Riding the boom-and-bust cycle of coal, Webb says he ate rice or beans three times a day when times were especially lean. Sometimes, he’d sneak out with his uncle and cousin with pillowcases to steal coal for heat.

When Webb and his wife, Joanne, returned to West Virginia from Cleveland in 2001, they hoped to relive some of his fonder memories of mountain life: growing vegetables, hunting in the woods where his ancestors had for nearly 200 years and fishing in the Coal River where Webb was baptized, just feet from his front door.

What they saw would alter that plan. Thousands of acres of hickory, cherry and other valuable hardwoods above them were being bulldozed. Some were on fire. Later, the blasting started.

Gone were the bears, deer, turkeys and other animals. Gone were the ginseng, yellow root and other native plants.

But taking on the coal company also means taking on his neighbors, friends and kin whose families depend on the mining jobs. Webb says someone tried to run him over with a car, and several miners threatened to throw him down a mine crack. He says he changed his phone number and took turns with others standing guard over his home.

It’s Webb’s fearlessness, coupled with his tenacity, that has and will continue to yield results, says Coal River Mountain Watch Director Judy Bonds. “He doesn’t back down,” Bonds says. “He stands loyal, and he puts everything he has into what he believes is right.”

Though change may not come easily, Webb says the battle is worth fighting.

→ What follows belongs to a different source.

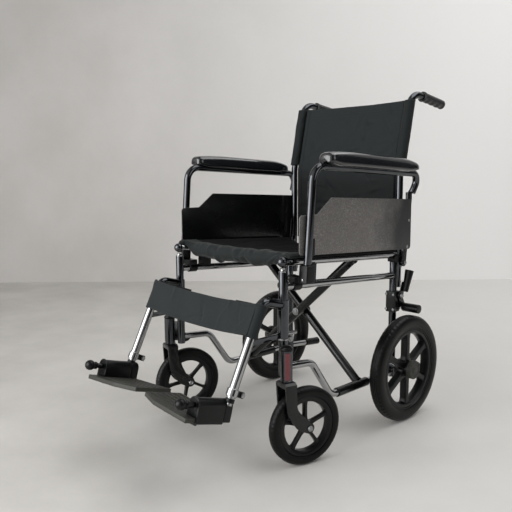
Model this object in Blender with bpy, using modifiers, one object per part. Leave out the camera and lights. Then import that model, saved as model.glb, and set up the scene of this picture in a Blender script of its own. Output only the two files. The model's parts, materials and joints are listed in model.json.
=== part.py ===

He wants to shift the regional economy toward more environmentally friendly ventures, such as tapping his neighbors’ woodworking skills to build furniture from the hills’ valuable hardwoods and attracting tourists with an appreciation for the simpler lives he and his ancestors have enjoyed. He also wants to use his experience as a small business owner to help his neighbors secure loans to create cottage industries to support their families.

As Webb puts it: “People need to realize there are other ways to make a living than blowing up your backyard.”